Esse conluio de forças parece complexo, mas o formato hoje adotado na Administração Pública acaba por comprometer absurdamente a contratação, na medida em que o processo vai e volta em um atendimento mínimo de expectativas, seja frustrante o resultado.
Tudo por dizer-se que a efetividade do TR só pode ser alcançada com a partilha de responsabilidades e o engajamento dos diversos setores da unidade administrativa envolvida, valorado, ainda, o fato de o Termo de Referência ser um documento complexo, composto por várias partes, como sejam o objeto, a justificativa, a pesquisa mercadológica, o elenco de obrigações estabelecidas entre as partes, entre mais, podendo chegar- -se a mais de quarenta elementos, como atestou por base uma pesquisa realizada pelos meus alunos da pós-graduação, em uma demonstração de que a composição do TR vai depender, sobretudo, da metodologia do órgão que o vai empreender.

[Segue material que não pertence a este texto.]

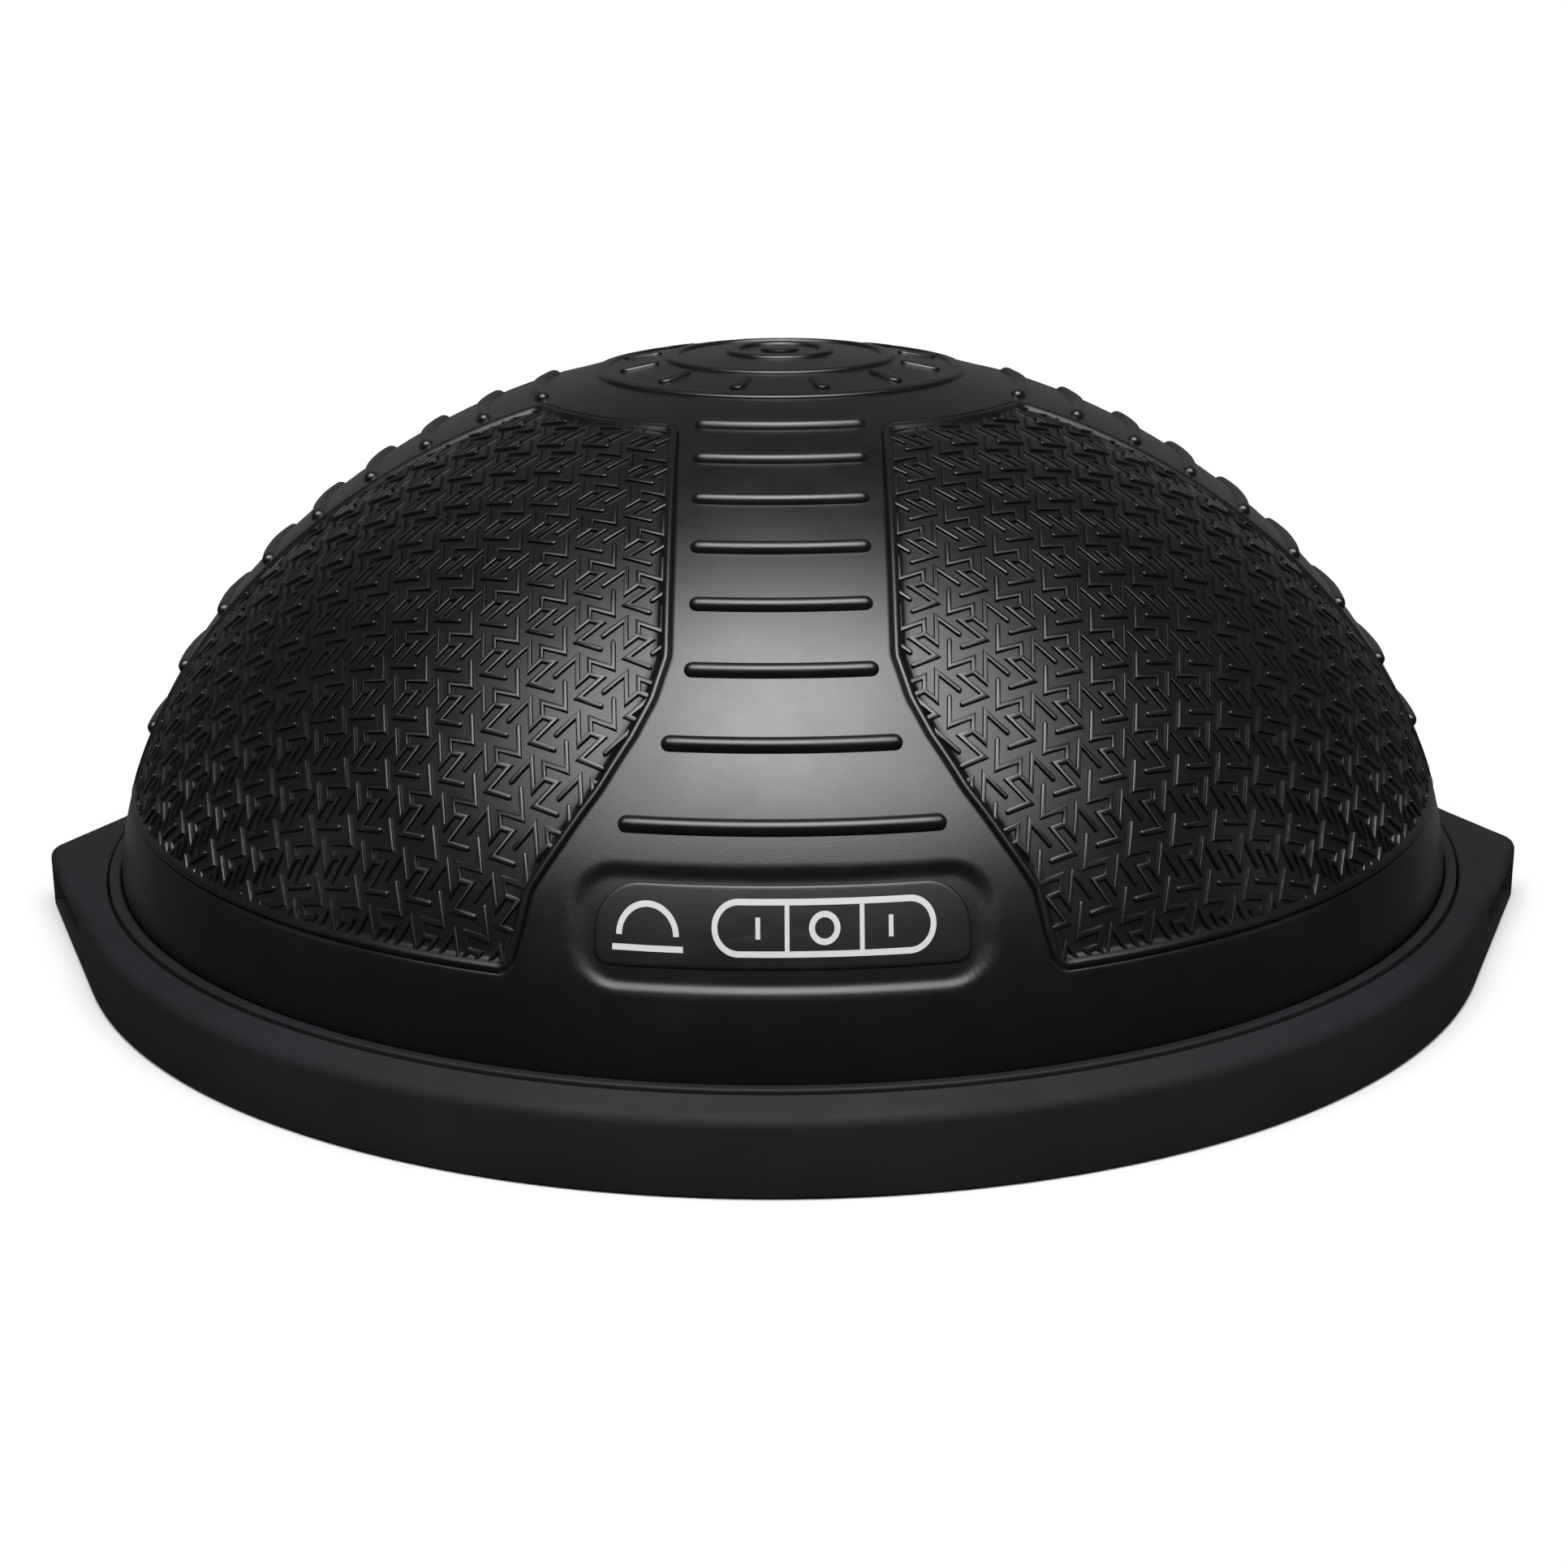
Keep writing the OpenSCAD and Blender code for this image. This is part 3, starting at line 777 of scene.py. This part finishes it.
def clamp_lip():
    """The clamp ring, with its rounded lip against the dome."""
    low, join = 16.2, 26.0
    profile = [(LIP_IN, 22.2), (LIP_OUT + 0.7, 22.2), (LIP_OUT + 0.7, low), (CLAMP_OUT, low),
               (CLAMP_OUT, join), (LIP_OUT, join)]
    profile += arc(LIP_OUT - 1.1, LIP_TOP - 1.1, 1.1, 0, 90, 6)
    profile += arc(LIP_IN + 1.3, LIP_TOP - 1.3, 1.3, 90, 180, 6)
    points, faces = turned(profile[::-1], 288)
    lip = make_mesh("clamp_lip", points, faces, CLAMP_PLASTIC, 35)
    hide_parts("clamp_ring")


def grip_outline(angle):
    """Radius of the rim's plan at an angle from the X axis."""
    tangent = math.acos(RIM_R / GRIP_REACH)
    a = abs(angle)
    if a >= tangent:
        return RIM_R
    centre = GRIP_REACH - GRIP_ROUND / math.cos(tangent)
    touch = math.atan2(GRIP_ROUND * math.sin(tangent), centre + GRIP_ROUND * math.cos(tangent))
    if a < touch:
        return centre * math.cos(a) + math.sqrt(GRIP_ROUND ** 2 - (centre * math.sin(a)) ** 2)
    return RIM_R / math.cos(a - tangent)


def rim_angles():
    """Angles of the rim's sections: closer together beside the grips' webs and at the pockets' ends."""
    quarter = list(np.arange(0, 3.2, 0.16)) + list(np.arange(3.2, 12.4, 0.4)) + list(np.arange(12.4, 18, 0.2))
    quarter += list(np.arange(18, 24, 0.4)) + list(np.arange(24, 89.4, 0.75)) + [90]
    quarter = np.radians(quarter)
    half = np.concatenate([quarter, (math.pi - quarter)[::-1][1:]])
    return np.concatenate([half, (2 * math.pi - half)[::-1][1:-1]])


def rim_section(angle):
    """(r, z) points around the rubber at one angle from +X."""
    local = (angle + math.pi / 2) % math.pi - math.pi / 2
    out = grip_outline(local)
    swell = smooth((out - RIM_R) / 8)
    taper = WALL_TAPER * (1 - swell)
    edge = 2.9 + 1.4 * swell
    shoulder = out - taper
    across = out * abs(math.sin(local))
    pocket = smooth((across - POCKET_NEAR) / 7) * smooth((POCKET_FAR - across) / 5)
    low = float(np.interp(across, *POCKET_FLOOR))
    depth = (out - POCKET_BACK) * math.sqrt(pocket)
    lip = 0.9 * math.sqrt(pocket)

    def top(r):
        slope = SLOPE_TOP - (r - BUMPER_IN - 1) * SLOPE
        grip = GRIP_TOP - abs(r * math.sin(local)) * GRIP_FALL
        soft = 0.35
        return soft * math.log(math.exp(slope / soft) + math.exp(min(grip, slope + 40) / soft))

    def wall(z, inset=0.0):
        return out - taper * (z - SKIRT_Z) / (WALL_TOP - SKIRT_Z) - inset, z

    rows = [(BUMPER_IN, JOINT_Z), (BUMPER_IN, SLOPE_TOP - 1), (BUMPER_IN + 0.3, SLOPE_TOP - 0.35),
            (BUMPER_IN + 1, SLOPE_TOP)]
    start = BUMPER_IN + 1.8
    for share in (0, 0.16, 0.32, 0.48, 0.64, 0.82, 1):
        r = start + (shoulder - edge - start) * share
        rows.append((r, top(r)))
    for turn in (15, 30, 45, 60, 75, 90):
        r = shoulder - edge + edge * math.sin(math.radians(turn))
        rows.append((r, top(r) - edge * (1 - math.cos(math.radians(turn)))))
    rows += [wall(POCKET_TOP + 1.3), wall(POCKET_TOP + 0.6, 0.25 * lip), wall(POCKET_TOP + 0.2, lip),
             wall(POCKET_TOP + 0.05, lip + 0.4 * depth), wall(POCKET_TOP - 0.1, depth - 0.5 * lip),
             wall(POCKET_TOP - 1, depth), wall((POCKET_TOP + low) / 2, depth), wall(low + 0.9, depth),
             wall(low + 0.2, depth - 0.5 * lip), wall(low, lip + 0.4 * depth), wall(low - 0.2, lip),
             wall(low - 0.6, 0.25 * lip), wall(low - 1.2), wall(SKIRT_Z + 1.5), wall(SKIRT_Z + 0.4, 0.45)]
    rows += [(out - 1.5, SKIRT_Z), (SKIRT_IN, SKIRT_Z), (SKIRT_IN, BASE_Z), (CLAMP_OUT + 0.4, BASE_Z + 1),
             (CLAMP_OUT + 0.4, JOINT_Z)]
    return rows


def rim_bumper():
    """The rubber rim, joined from its sections around Z, with a crease at each grip's point."""
    angles = rim_angles()
    sections = [rim_section(a) for a in angles]
    rows, columns = len(sections[0]), len(angles)
    points = []
    for i in range(rows):
        for a, around in zip(angles, sections):
            r, z = around[i]
            points.append((r * math.cos(a), r * math.sin(a), z))
    faces = grid_faces(rows, columns, wrap_rows=True)
    creases = []
    for j in (0, int(np.argmin(np.abs(angles - math.pi)))):
        creases += [(i * columns + j, (i + 1) * columns + j) for i in range(4, 16)]
    bumper = make_mesh("bumper_with_grips", points, faces, BUMPER_RUBBER, 34, creases)
    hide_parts("rim_bumper")


# ---------------------------------------------------------------- carried-over nodes

def finish_nodes():
    """Materials of the CAD nodes that are shown as they are."""
    finishes = {"deck_plate": DECK_PLASTIC, "base_shell": BASE_PLASTIC, "valve_cup": BASE_PLASTIC,
                "bead_gasket": GASKET_RUBBER, "rim_screws": SCREW_STEEL, "rim_inserts": INSERT_BRASS,
                "deck_screws": SCREW_STEEL, "valve_grommet": GASKET_RUBBER, "valve_body": VALVE_PLASTIC,
                "valve_plug": PLUG_RUBBER, "valve_o_ring": GASKET_RUBBER}
    finishes.update({name: FOOT_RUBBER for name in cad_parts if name.startswith("foot_")})
    for name, material in finishes.items():
        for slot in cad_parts[name].material_slots:
            slot.material = material


# ---------------------------------------------------------------- stage

def stage_piece(name, points, faces, paper):
    """A piece of the studio, in metres. It doesn't show in the part's reflections."""
    mesh = bpy.data.meshes.new(name)
    mesh.from_pydata(points, [], faces)
    mesh.materials.append(paper.material)
    piece = bpy.data.objects.new(name, mesh)
    bpy.context.scene.collection.objects.link(piece)
    piece.visible_glossy = False
    return piece


def pale_floor():
    """A flat floor that the part stands on."""
    far = 40.0
    corners = [(-far, -far, 0), (far, -far, 0), (far, far, 0), (-far, far, 0)]
    paper = Nodes("floor_paper", (0.5, 0.5, 0.5), 0.9, 0.0)
    floor = stage_piece("floor", corners, [(0, 1, 2, 3)], paper)


def pale_wall():
    """A far round wall behind the floor's edge. It is seen, but neither lights nor shades the part."""
    far = 30.0
    high = 16.0
    sides = 96
    turns = [2 * math.pi * k / sides for k in range(sides)]
    points = [(far * math.cos(t), far * math.sin(t), 0) for t in turns]
    points += [(x, y, high) for x, y, _ in points]
    faces = [(k, (k + 1) % sides, (k + 1) % sides + sides, k + sides) for k in range(sides)]
    paper = Nodes("wall_paper", (0.8, 0.8, 0.8), 0.9, 0.0)
    paper.shader.inputs["Emission Color"].default_value = (1, 1, 1, 1)
    paper.shader.inputs["Emission Strength"].default_value = 0.9
    wall = stage_piece("wall", points, faces, paper)
    wall.visible_diffuse = False
    wall.visible_shadow = False


def studio_light():
    """Soft lights painted on the sky: each is a direction, a half width, a soft edge and a strength."""
    world = bpy.data.worlds.new("studio")
    bpy.context.scene.world = world
    world.use_nodes = True
    tree = world.node_tree
    tree.nodes.clear()
    place = tree.nodes.new("ShaderNodeTexCoord").outputs["Generated"]
    total = None
    sky_glow = 0.06
    lamps = [
        ((-0.22, -0.38, 0.9), 5, 32, 6.4),
        ((0.22, -0.38, 0.9), 5, 32, 6.4),
        ((0.0, -0.12, 1.0), 5, 30, 1.9),
        ((-0.97, -0.05, 0.26), 2, 9, 0.6),
        ((0.97, -0.05, 0.26), 2, 9, 0.6),
        ((0.0, 1.0, 0.1), 15, 60, 0.1),
    ]
    for direction, half, soft_to, strength in lamps:
        length = math.sqrt(sum(c * c for c in direction))
        dot = tree.nodes.new("ShaderNodeVectorMath")
        dot.operation = "DOT_PRODUCT"
        dot.inputs[1].default_value = [c / length for c in direction]
        tree.links.new(place, dot.inputs[0])
        lobe = tree.nodes.new("ShaderNodeMapRange")
        lobe.interpolation_type = "SMOOTHSTEP"
        lobe.inputs["From Min"].default_value = math.cos(math.radians(soft_to))
        lobe.inputs["From Max"].default_value = math.cos(math.radians(half))
        lobe.inputs["To Min"].default_value = 0
        lobe.inputs["To Max"].default_value = strength
        tree.links.new(dot.outputs["Value"], lobe.inputs["Value"])
        if total is None:
            total = lobe.outputs[0]
            continue
        add = tree.nodes.new("ShaderNodeMath")
        add.operation = "ADD"
        tree.links.new(total, add.inputs[0])
        tree.links.new(lobe.outputs[0], add.inputs[1])
        total = add.outputs[0]
    base = tree.nodes.new("ShaderNodeMath")
    base.operation = "ADD"
    base.inputs[1].default_value = sky_glow
    tree.links.new(total, base.inputs[0])
    sky = tree.nodes.new("ShaderNodeBackground")
    sky.inputs["Color"].default_value = (1, 1, 1, 1)
    tree.links.new(base.outputs[0], sky.inputs["Strength"])
    out = tree.nodes.new("ShaderNodeOutputWorld")
    tree.links.new(sky.outputs[0], out.inputs["Surface"])


def camera():
    """A camera in front of the part, a little above it. Distances are in metres and angles in radians."""
    bpy.context.scene.view_settings.view_transform = "Standard"
    distance = 1.241
    pitch = 0.302
    roll = -0.006
    aim = (0.0007, 0, 0.0565)
    data = bpy.data.cameras.new("camera")
    data.lens = 61.63
    data.sensor_width = 36
    data.clip_end = 200
    cam = bpy.data.objects.new("camera", data)
    cam.location = (aim[0], aim[1] - distance * math.cos(pitch), aim[2] + distance * math.sin(pitch))
    cam.rotation_euler = (math.pi / 2 - pitch, 0, 0)
    cam.rotation_euler.rotate_axis("Z", roll)
    bpy.context.scene.collection.objects.link(cam)
    bpy.context.scene.camera = cam


dome_skin()
for side_x, x_name in ((1, "left"), (-1, "right")):
    for side_y, y_name in ((1, "front"), (-1, "back")):
        panel_ribs(f"panel_ribs_{y_name}_{x_name}", (side_x, side_y))
for index, (column, count) in enumerate((("front", 8), ("right", 9), ("back", 9), ("left", 9))):
    foot_ridges(f"foot_ridges_{column}", index * math.pi / 2, count, column == "front")
crown_emblem()
label_plate()
label_print()
clamp_lip()
rim_bumper()
finish_nodes()
pale_floor()
pale_wall()
studio_light()
camera()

De toda maneira, é importante que se tenha que cabe ao Termo de Referência permitir a aferição da real pretensão do Poder Público, e não apenas isso, mas também a simplificação da elaboração de uma eventual proposta cabível de ser feita pelo fornecedor, exigindo-se, portanto, do servidor público, uma atenção ciosa na construção do termo de referência, de modo a alcançar-se uma licitação feita e perfeita, para que o Poder Público possa cumprir o papel que a lei lhe oferta como um querer universalmente reconhecido porque é vontade de todos.